Jacqueline Bublitz was born to John and Jo Bublitz and is the youngest of five children who were raised in Waitara, New Zealand. She attended New Plymouth Girls High School and was an exchange student with AFS in 1993. She is called "Rocky" by friends and close acquaintances, which is an abbreviation of her middle name Rochelle. She moved to Melbourne at 18 years of age and remained in Melbourne for over 20 years, with regular travel back to New Zealand. It was during this time living in Melbourne that she began to write.

== Career ==
Bublitz moved from working full-time, reducing her working hours in 2012 to enable her to write and finish her first novel.
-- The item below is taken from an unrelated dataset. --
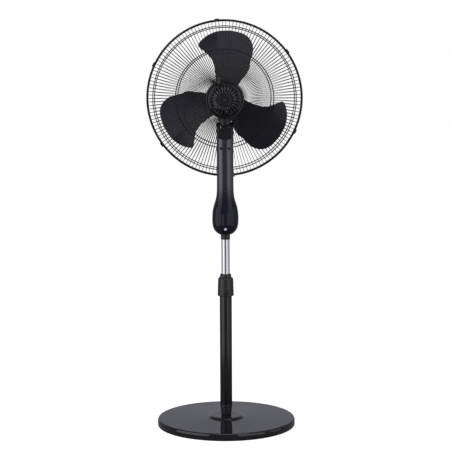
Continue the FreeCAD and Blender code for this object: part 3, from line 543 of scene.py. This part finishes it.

In 2015, she moved to New York, the city which inspired her award-winning book Before You Knew My Name. After her father's death, and after 20 years in Melbourne, she moved home to New Plymouth, New Zealand to be closer to family.

By 2018 Bublitz was writing regularly. She had completed her first novel, and had submitted that, unsuccessfully, to a number of agents. By early 2020 she had a completed manuscript of Before You Knew My Name. She had sent several chapters to literary agents, and she found herself in a bidding war. Bublitz signed with Jonathan Clowes. Before you knew my name sold over 185k copies in Australia and New Zealand alone.

Since 2021 Bublitz has been writing full time. In October 2024 she had her second novel published Leave The Girls Behind.